God did bring beauty out of the grief of losing Brandon. The fact that I am writing about this now proves this to be true. Those of us that knew him looked at Brandon’s short life and were able to see a good man with a heart for the gospel and a heart for people, and we were inspired to be the same. We learned the power of Christian community in the days surrounding his death. We learned to be vulnerable with each other. We learned to grieve with hope.
Gone but Not Forgotten
Although I wasn’t “super close” to Brandon, I was close enough that his death did make an impact on my life. I am forever grateful that God brought Brandon into my life, because I learned so much more from him than I could have ever imagined. This was reflected in the last conversation we had, the day before he died.

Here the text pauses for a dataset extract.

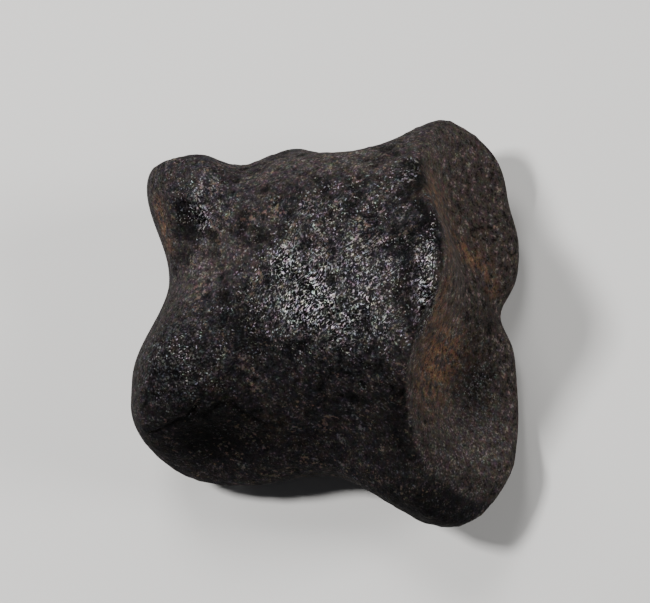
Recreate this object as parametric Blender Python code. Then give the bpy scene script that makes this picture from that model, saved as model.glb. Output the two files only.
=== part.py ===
"""A fossil horse's middle toe bone (second phalanx), life size, lying on its palmar side.

The bone is worked out in its own axes, in millimetres: x runs along it from the distal end to the
proximal end, y across it, and z from the palmar side to the dorsal side. Its plane of symmetry, through
the groove of the distal joint and the ridge of the proximal one, is y = 0. The finished bone is then
tipped a few degrees, as it lies, and stood on the ground plane.
"""
import math

import bmesh
import bpy
import numpy as np

MM = 0.001
NAME = "middle_phalanx"

# Distal joint: an arc about a cross axis, swept over two condyles with a groove between
PIVOT_X, PIVOT_Z = -10.5, -1.5
GROOVE_RADIUS = 10.6
CONDYLE_RISE = 3.9
OVALNESS = 0.93
PALMAR_SWEEP, DORSAL_SWEEP = math.radians(-104), math.radians(66)
INNER_PEAK, OUTER_PEAK = 13.0, 13.8
INNER_REACH, OUTER_REACH = -22.5, 16.0

# Proximal joint: two shallow dishes with a low ridge between, the inner dish wider than the outer
HALF_BREADTH = 25.3
MID_BREADTH = -3.5
WIDEST_Z = -3.5
PALMAR_DROP, DORSAL_RISE = -10.5, 14.8
FACE_X, FACE_SLOPE = 18.6, 0.47
DISH_DEPTH = 4.6

# How round the cross-section is (2 is an ellipse), and how crisp the rims of the two joints are
SECTION_POWER = 2.5
DISTAL_CRISP, PALMAR_CRISP, DORSAL_CRISP = 14.0, 15.0, 50.0

# Swellings and hollows on the body: centre, spread and the push at the centre
RELIEF = {
    "inner flank": ((4.0, -20.5, 4.5), (9.0, 5.5, 6.0), (0.0, 2.2, -6.0)),
    "inner waist": ((1.0, -24.0, -7.0), (6.0, 5.0, 7.0), (0.0, 3.0, 0.0)),
    "inner ligament pit": ((-12.5, -20.5, 1.5), (5.0, 4.0, 4.0), (0.0, 2.2, -2.4)),
    "inner condyle side": ((-11.5, -23.5, -5.0), (4.0, 4.0, 5.0), (0.0, -0.4, 0.0)),
    "inner tubercle": ((14.3, -27.0, -8.0), (6.0, 6.0, 6.0), (0.6, -2.0, 0.0)),
    "outer waist": ((-9.4, 16.0, 5.7), (4.5, 5.0, 4.2), (0.0, -0.9, -0.5)),
    "outer side": ((3.0, 20.0, 0.0), (7.0, 5.0, 7.0), (0.0, -2.2, 0.0)),
    "outer side boss": ((-5.6, 17.5, -2.0), (2.6, 4.0, 4.0), (0.0, 1.4, 0.0)),
    "outer ligament pit": ((-12.0, 18.0, -3.0), (3.5, 4.0, 4.0), (0.0, -1.6, 0.0)),
    "outer knob": ((-15.3, 14.0, 7.0), (4.0, 4.0, 4.5), (0.0, 0.6, 1.3)),
    "hollow behind the knob": ((-9.5, 13.0, 6.5), (2.4, 3.2, 3.5), (0.0, -0.2, -1.6)),
    "notch behind the knob": ((-12.1, 15.5, 5.0), (1.8, 3.0, 3.0), (0.0, -0.7, -0.5)),
    "hollow above the inner condyle": ((-5.5, -13.0, 8.5), (3.6, 5.0, 4.5), (0.0, 0.6, -2.0)),
    "outer tubercle": ((13.9, 21.0, -4.0), (4.5, 5.0, 6.0), (0.0, 1.9, 0.0)),
    "hollow behind the dorsal lip": ((-14.0, 7.0, 9.0), (3.0, 4.0, 4.0), (0.0, 0.0, -1.2)),
    "dorsal dome": ((1.0, -4.5, 12.0), (8.0, 5.5, 8.0), (0.0, 0.0, 1.8)),
    "palmar hollow": ((1.0, -2.0, -14.0), (7.0, 12.0, 5.0), (0.0, 0.0, 2.6)),
    "inner palmar boss": ((17.5, -13.0, -14.0), (4.5, 7.5, 4.0), (0.0, 0.0, -3.5)),
    "outer palmar boss": ((17.0, 8.5, -14.0), (4.5, 6.0, 4.0), (0.0, 0.0, -3.45)),
}

# How the bone lies: tipped up a little at the proximal end, on small flats worn on four bosses
REST_PITCH, REST_ROLL = math.radians(5.0), math.radians(-0.55)
FLAT_DEPTH = 0.35
GRID_CELLS = 30
STONE_COLOUR = (0.045, 0.038, 0.033, 1.0)


def blend(low, high, value):
    """0 below low, 1 above high, level at both ends."""
    t = np.clip((value - low) / (high - low), 0.0, 1.0)
    return t * t * (3.0 - 2.0 * t)


def bell(value, centre, spread):
    return np.exp(-0.5 * ((value - centre) / spread) ** 2)


def rise(value):
    """Half a cosine wave from 0 at 0 to 1 at 1."""
    return 0.5 - 0.5 * np.cos(math.pi * np.clip(value, 0.0, 1.0))


def span(low, high, t):
    """low at -1, 0 at 0 and high at 1, on one smooth curve."""
    return 0.5 * (high - low) * t + 0.5 * (high + low) * t**2


def distal_joint(b, c):
    """The trochlea: b goes across, c from the palmar end of its arc (-1) to the dorsal end (1)."""
    angle = span(PALMAR_SWEEP, DORSAL_SWEEP, c)
    inner = INNER_REACH + 4.4 * blend(-0.1, 1.3, angle) - 3.0 * blend(-0.1, 0.8, -angle)
    outer = OUTER_REACH + 0.6 * blend(0.0, 0.8, -angle)
    y = span(inner, outer, b)
    swell = np.where(y < 0, rise(-y / INNER_PEAK) ** 0.85, rise(y / OUTER_PEAK))
    radius = GROOVE_RADIUS + CONDYLE_RISE * swell
    radius -= 2.2 * blend(16.0, 25.0, -y) + 0.5 * blend(14.5, 17.5, y)
    x = PIVOT_X - radius * np.cos(angle)
    z = PIVOT_Z + radius * OVALNESS * np.sin(angle)
    return np.stack([x, y, z], axis=-1)


def proximal_joint(b, c):
    """The two dishes: a height in x over the breadth and the depth of the bone."""
    y = MID_BREADTH + HALF_BREADTH * b
    z = WIDEST_Z + span(PALMAR_DROP, DORSAL_RISE, c)
    z += 2.8 * bell(y, 1.0, 9.0) * blend(-4.0, 12.0, z)
    x = FACE_X - FACE_SLOPE * z - 0.035 * (y + 14.0) + 1.2 * blend(0.0, 10.0, -z)
    # The palmar border rolls over
    x -= 0.10 * np.maximum(-8.0 - z, 0.0) ** 2
    # The two sides drop away, the outer one more
    x -= 1.3 * np.abs(b) ** 4 + 0.8 * blend(9.0, 15.0, y) + 0.7 * blend(15.0, 24.0, y)
    x -= 2.8 * blend(19.7, 28.5, -y) - 1.0 * bell(y, -15.0, 4.5) * blend(2.0, 12.0, -z)
    x += 0.8 * bell(y, 17.0, 4.0) * blend(0.0, 8.0, z)
    # The extensor process on the dorsal rim, and the notch and the outer lobe of the palmar rim
    x += 6.9 * bell(y, 1.2, 7.4) * blend(-8.0, 14.0, z)
    x -= 2.2 * bell(y, -0.8, 2.4) * blend(3.0, 11.0, -z)
    x += 0.8 * bell(y, 8.6, 4.0) * blend(0.0, 12.0, -z)
    # The dishes
    inside = (1.0 - b**2) * (1.0 - c**2)
    x -= DISH_DEPTH * inside * (bell(y, -14.5, 8.0) + 0.9 * bell(y, 10.0, 6.5))
    return np.stack([x, y, z], axis=-1)


def round_rims(cube):
    """Draws the points of a cube in where its end faces meet its sides."""
    a, b, c = cube[:, 0], cube[:, 1], cube[:, 2]
    side = np.maximum(np.abs(b), np.abs(c))
    proximal = PALMAR_CRISP + (DORSAL_CRISP - PALMAR_CRISP) * blend(-0.2, 0.9, c)
    power = DISTAL_CRISP + (proximal - DISTAL_CRISP) * blend(-0.2, 0.2, a)
    return cube / ((np.abs(a) ** power + side**power) ** (1.0 / power))[:, None]


def round_section(b, c):
    """The square cross-section of the cube, made a superellipse of the same breadth and depth."""
    side = np.maximum(np.abs(b), np.abs(c))
    length = (np.abs(b) ** SECTION_POWER + np.abs(c) ** SECTION_POWER) ** (1.0 / SECTION_POWER)
    scale = side / np.maximum(length, 1e-9)
    return b * scale, c * scale


def bone_points(cube):
    """Points of the bone, in millimetres in its own axes, for points on the cube from -1 to 1."""
    cube = round_rims(cube)
    b, c = round_section(cube[:, 1], cube[:, 2])
    along = 0.5 * (cube[:, :1] + 1.0)
    points = (1.0 - along) * distal_joint(b, c) + along * proximal_joint(b, c)
    for centre, spread, push in RELIEF.values():
        distance = ((points - np.array(centre)) / np.array(spread)) ** 2
        points = points + np.exp(-0.5 * distance.sum(axis=-1, keepdims=True)) * np.array(push)
    return points


def turned(points, first, second, angle):
    """The points turned in the plane of two axes, from the first towards the second."""
    result = points.copy()
    result[:, first] = math.cos(angle) * points[:, first] - math.sin(angle) * points[:, second]
    result[:, second] = math.sin(angle) * points[:, first] + math.cos(angle) * points[:, second]
    return result


def set_down(points):
    """The points turned as the bone lies, centred over the origin and sunk by the depth of the flats."""
    points = turned(turned(points, 0, 2, REST_PITCH), 1, 2, REST_ROLL)
    low, high = points.min(axis=0), points.max(axis=0)
    middle = 0.5 * (low + high)
    return points - (middle[0], middle[1], low[2] + FLAT_DEPTH)


def clear_scene():
    for obj in list(bpy.data.objects):
        bpy.data.objects.remove(obj, do_unlink=True)


def collection(name):
    made = bpy.data.collections.new(name)
    bpy.context.scene.collection.children.link(made)
    return made


def stone_material():
    material = bpy.data.materials.new("river_stained_fossil")
    material.use_nodes = True
    shader = material.node_tree.nodes["Principled BSDF"]
    shader.inputs["Base Color"].default_value = STONE_COLOUR
    shader.inputs["Roughness"].default_value = 0.45
    shader.inputs["Metallic"].default_value = 0.0
    return material


def bone_mesh():
    """A cube cut into a fine grid, with its points moved out to the bone."""
    form = bmesh.new()
    bmesh.ops.create_cube(form, size=2.0)
    bmesh.ops.subdivide_edges(form, edges=form.edges[:], cuts=GRID_CELLS - 1, use_grid_fill=True)
    points = set_down(bone_points(np.array([vert.co[:] for vert in form.verts])))
    for vert, point in zip(form.verts, points * MM):
        vert.co = point
    bmesh.ops.recalc_face_normals(form, faces=form.faces[:])
    mesh = bpy.data.meshes.new(NAME)
    form.to_mesh(mesh)
    form.free()
    mesh.shade_smooth()
    return mesh


def ground_cutter(cutters):
    """A slab under the ground plane that takes off the small flats on which the bone lies."""
    slab = bmesh.new()
    bmesh.ops.create_cube(slab, size=1.0)
    bmesh.ops.scale(slab, vec=(80 * MM, 80 * MM, 20 * MM), verts=slab.verts)
    mesh = bpy.data.meshes.new("ground_cutter")
    slab.to_mesh(mesh)
    slab.free()
    cutter = bpy.data.objects.new("ground_cutter", mesh)
    cutter.location.z = -10 * MM
    cutter.hide_render = True
    cutter.display_type = "WIRE"
    cutters.objects.link(cutter)
    return cutter


def build():
    clear_scene()
    parts = collection("fossil_horse_toe_bone")
    cutters = collection("cutters")
    bone = bpy.data.objects.new(NAME, bone_mesh())
    bone.data.materials.append(stone_material())
    parts.objects.link(bone)
    flats = bone.modifiers.new("Resting flats", "BOOLEAN")
    flats.operation = "DIFFERENCE"
    flats.object = ground_cutter(cutters)


build()
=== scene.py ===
"""A fossil horse's middle toe bone, dark from a river bed, lying palmar side down on a pale floor.

Lengths are millimetres in the bone's own axes: x from the distal to the proximal end, y from the inner to
the outer side, z from the palmar to the dorsal side. The last steps turn the bone as it lies and change
millimetres to metres.
"""
import math

import bpy
import numpy as np
from mathutils import Matrix


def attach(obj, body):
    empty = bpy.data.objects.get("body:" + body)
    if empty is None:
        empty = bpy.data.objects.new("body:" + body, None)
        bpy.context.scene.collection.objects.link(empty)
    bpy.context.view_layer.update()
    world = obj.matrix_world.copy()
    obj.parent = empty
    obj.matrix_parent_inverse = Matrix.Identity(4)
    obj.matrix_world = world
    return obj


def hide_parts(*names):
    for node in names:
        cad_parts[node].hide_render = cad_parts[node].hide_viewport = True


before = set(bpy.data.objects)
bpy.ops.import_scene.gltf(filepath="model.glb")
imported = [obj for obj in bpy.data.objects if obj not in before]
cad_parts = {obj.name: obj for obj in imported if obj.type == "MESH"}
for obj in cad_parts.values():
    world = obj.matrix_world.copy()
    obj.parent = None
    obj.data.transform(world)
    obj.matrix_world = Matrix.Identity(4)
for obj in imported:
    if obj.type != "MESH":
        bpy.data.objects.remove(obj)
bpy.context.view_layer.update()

MM = 0.001
NODE = "middle_phalanx"

# Distal joint: an arc about a cross axis, swept over two condyles with a groove between
PIVOT_X, PIVOT_Z = -10.5, -1.5
GROOVE_RADIUS = 10.6
CONDYLE_RISE = 3.9
OVALNESS = 0.93
PALMAR_SWEEP, DORSAL_SWEEP = math.radians(-104), math.radians(66)
INNER_PEAK, OUTER_PEAK = 13.0, 13.8
INNER_FULLNESS = 0.85
INNER_REACH, OUTER_REACH = -22.5, 16.0

# Moves of its two sides in y: amount, and the angles in radians at which each starts and is full
INNER_DRAWN_IN, INNER_FLARE, OUTER_FLARE = (4.4, -0.1, 1.3), (-3.0, 0.1, -0.8), (0.6, 0.0, -0.8)

# Falls of its radius towards the two sides: amount, and the y at which each starts and is full
INNER_FALL, OUTER_FALL = (-2.2, -16.0, -25.0), (-0.5, 14.5, 17.5)

# Proximal joint: two shallow dishes with a low ridge between, the inner dish wider than the outer
HALF_BREADTH = 25.3
MID_BREADTH = -3.5
WIDEST_Z = -3.5
PALMAR_DROP, DORSAL_RISE = -10.5, 14.8
FACE_X, FACE_SLOPE = 18.6, 0.47
FACE_TURN, FACE_TURN_Y = 0.035, -14.0
DISH_DEPTH = 4.6

# The two dishes: share of the depth, place and spread in y
DISHES = ((1.0, -14.5, 8.0), (0.9, 10.0, 6.5))

# The palmar border flares (amount, and the z at which that starts and is full) and rolls over below a height
PALMAR_FLARE = (1.2, 0.0, -10.0)
ROLL_TOP_Z, ROLL = -8.0, 0.10

# The two sides drop by a power of the breadth, and by amounts with the y at which each starts and is full
SIDE_DROP, SIDE_POWER = 1.3, 4
SIDE_FALLS = ((-0.8, 9.0, 15.0), (-0.7, 15.0, 24.0), (-2.8, -19.7, -28.5))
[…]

We were in class together, the class where we sat next to each other. Before class started, we were talking about life, some of our ministry and mission aspirations, and eventually the conversation landed on relationships. I found myself telling him that I had not been in a relationship before. Just as our professor was starting class, he leaned towards me and whispered:
“Don’t worry. You’ll find someone someday.”
I cherish these words for two reasons. It’s not because this is a guarantee that I will find a husband or a promise of a fairy tale ending. It’s because, first of all, his last words to me were so uplifting and hopeful. And second, because it reminds me that God has a greater purpose for my life that I have for myself, and if I have my assurance in that purpose, I don’t have to worry. Brandon had assurance in the Lord's plan for his life, and because of that, I know he is now in the presence of His Savior. I hope that if Brandon’s prediction is true, then I will marry a man that has his assurance in God’s plan too, just like Brandon.
Brandon is still missed by those of us who called him our friend, but his memory and his legacy live on. Thanks to Brandon, I now know what it means to grieve with hope. I hope this post will help others learn how to do the same.